**Instructions for the task:** Give back exactly the lines from the start of the listing to the line containing "0.23, 0.2, 1)))", inclusive, and nothing beyond them.
■ ■ ■
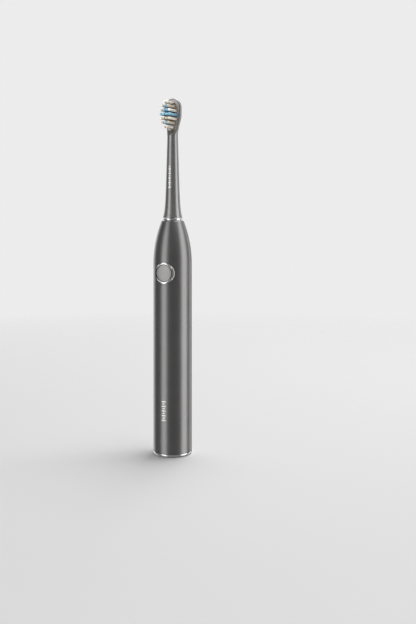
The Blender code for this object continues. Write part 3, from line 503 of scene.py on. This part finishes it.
def wound_copper():
    """Enamelled wire in close turns: each turn rounds up and falls to the next, with painted shade darkening
    the colour in the grooves between turns.
    """
    finish = Finish("copper", (0.64, 0.27, 0.11), 0.32, 1.0)
    z = finish.axes()[2]
    turns = (z * (TURN / (0.28 * MM))).math("SINE") * 0.5 + 0.5
    finish.bump(turns, 0.08 * MM, 0.8)
    # Painted shade: the colour follows the turns' relief, darker in the grooves between them and a little
    # lighter on their crests.
    return finish.paint(Base_Color=finish.shade(turns * 0.7 + finish.noise(1.5 * MM) * 0.3, 0.55, 1.15))


def shrink_film():
    """Blue shrink film, crinkled at the ends and with a paler band near the top."""
    low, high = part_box("battery_cell")
    finish = Finish("cell_wrap", (0.03, 0.17, 0.40), 0.3, Coat_Weight=0.3, Coat_Roughness=0.15)
    z = finish.axes()[2]
    crease = finish.noise(1.2 * MM, 3.0, (1, 1, 5))
    ends = finish.ramp(abs(z - (low.z + high.z) / 2) / ((high.z - low.z) / 2), (0.9, 0.0), (1.0, 1.0))
    band = (z > high.z - 5 * MM) * (z < high.z - 3.4 * MM)
    finish.bump(crease * (0.25 + ends * 0.75), 0.12 * MM, 0.5)
    return finish.paint(Base_Color=finish.mix(band, finish.shade(crease), (0.7, 0.72, 0.74, 1)))


def spotted_nickel():
    """Nickel strip with small spot-weld marks."""
    finish = Finish("nickel", (0.60, 0.58, 0.53), 0.28, 1.0)
    welds = finish.spots(700.0) < 0.22
    base = finish.shade(finish.noise(0.8 * MM))
    finish.bump(1 - welds, 0.05 * MM, 0.6)
    return finish.paint(Base_Color=finish.mix(welds, base, (0.25, 0.23, 0.2, 1)))


def sintered_bronze():
    """Porous bearing metal, with painted shade in its pores."""
    finish = Finish("bearing_bronze", (0.50, 0.33, 0.15), 0.42, 1.0)
    pores = finish.spots(5200.0) < 0.25
    base = finish.shade(finish.noise(0.5 * MM))
    finish.bump(1 - pores, 0.02 * MM, 0.6)
    # Painted shade: the pores, sunk by the bump, are coloured a dark shaded bronze.
    return finish.paint(Base_Color=finish.mix(pores, base, (0.16, 0.1, 0.05, 1)))


def contact_tongue():
    """Black tongue with a row of gilt contacts on both of its wide sides."""
    finish = Finish("contact_tongue", (0.02, 0.02, 0.021), 0.45)
    x, y, z = finish.axes()
    pitch = 0.5 * MM
    contact = ((x / pitch + 0.5).math("FRACT") < 0.56) * (abs(x) < 2.9 * MM) * (y > 5.2 * MM)
    contact = contact * (abs(z - PORT_Z) > 0.3 * MM)
    base = finish.shade(finish.noise(0.2 * MM))
    finish.bump(contact, 0.03 * MM, 0.5)
    return finish.paint(Base_Color=finish.mix(contact, base, (0.78, 0.55, 0.22, 1)), Metallic=contact,
                        Roughness=0.45 - contact * 0.2)


def printed_flex():
    """Amber film over parallel copper tracks."""
    finish = Finish("flex_film", (0.45, 0.22, 0.06), 0.3)
    x = finish.axes()[0]
    track = (x / (0.6 * MM)).math("FRACT") < 0.55
    base = finish.shade(finish.noise(1 * MM))
    finish.bump(track, 0.03 * MM, 0.5)
    return finish.paint(Base_Color=finish.mix(track, base, (0.62, 0.34, 0.10, 1)))


FINISHES = {
    "gunmetal": GUNMETAL, "bright_trim": CHROME, "base_plastic": BASE_PLASTIC, "button_face": button_metal(),
    "seal_rubber": RUBBER, "cover_rubber": COVER_RUBBER, "frame_plastic": FRAME_PLASTIC,
    "board_green": board_mask(), "chip_black": CHIP, "steel": STEEL,
    "magnet": polished("magnet", (0.42, 0.42, 0.44), 0.26), "copper": wound_copper(),
    "flex_film": printed_flex(), "bearing_bronze": sintered_bronze(), "cell_wrap": shrink_film(),
    "nickel": spotted_nickel(), "core_plastic": CORE_PLASTIC, "wire_red": WIRE_RED, "wire_black": WIRE_BLACK,
}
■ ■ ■
**Solution to this task:**
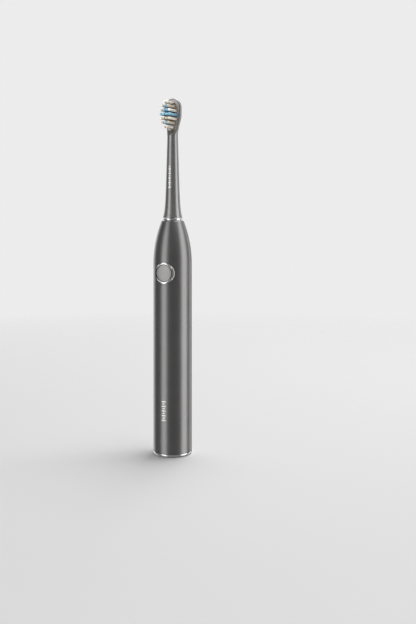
The Blender code for this object continues. Write part 3, from line 503 of scene.py on. This part finishes it.
def wound_copper():
    """Enamelled wire in close turns: each turn rounds up and falls to the next, with painted shade darkening
    the colour in the grooves between turns.
    """
    finish = Finish("copper", (0.64, 0.27, 0.11), 0.32, 1.0)
    z = finish.axes()[2]
    turns = (z * (TURN / (0.28 * MM))).math("SINE") * 0.5 + 0.5
    finish.bump(turns, 0.08 * MM, 0.8)
    # Painted shade: the colour follows the turns' relief, darker in the grooves between them and a little
    # lighter on their crests.
    return finish.paint(Base_Color=finish.shade(turns * 0.7 + finish.noise(1.5 * MM) * 0.3, 0.55, 1.15))


def shrink_film():
    """Blue shrink film, crinkled at the ends and with a paler band near the top."""
    low, high = part_box("battery_cell")
    finish = Finish("cell_wrap", (0.03, 0.17, 0.40), 0.3, Coat_Weight=0.3, Coat_Roughness=0.15)
    z = finish.axes()[2]
    crease = finish.noise(1.2 * MM, 3.0, (1, 1, 5))
    ends = finish.ramp(abs(z - (low.z + high.z) / 2) / ((high.z - low.z) / 2), (0.9, 0.0), (1.0, 1.0))
    band = (z > high.z - 5 * MM) * (z < high.z - 3.4 * MM)
    finish.bump(crease * (0.25 + ends * 0.75), 0.12 * MM, 0.5)
    return finish.paint(Base_Color=finish.mix(band, finish.shade(crease), (0.7, 0.72, 0.74, 1)))


def spotted_nickel():
    """Nickel strip with small spot-weld marks."""
    finish = Finish("nickel", (0.60, 0.58, 0.53), 0.28, 1.0)
    welds = finish.spots(700.0) < 0.22
    base = finish.shade(finish.noise(0.8 * MM))
    finish.bump(1 - welds, 0.05 * MM, 0.6)
    return finish.paint(Base_Color=finish.mix(welds, base, (0.25, 0.23, 0.2, 1)))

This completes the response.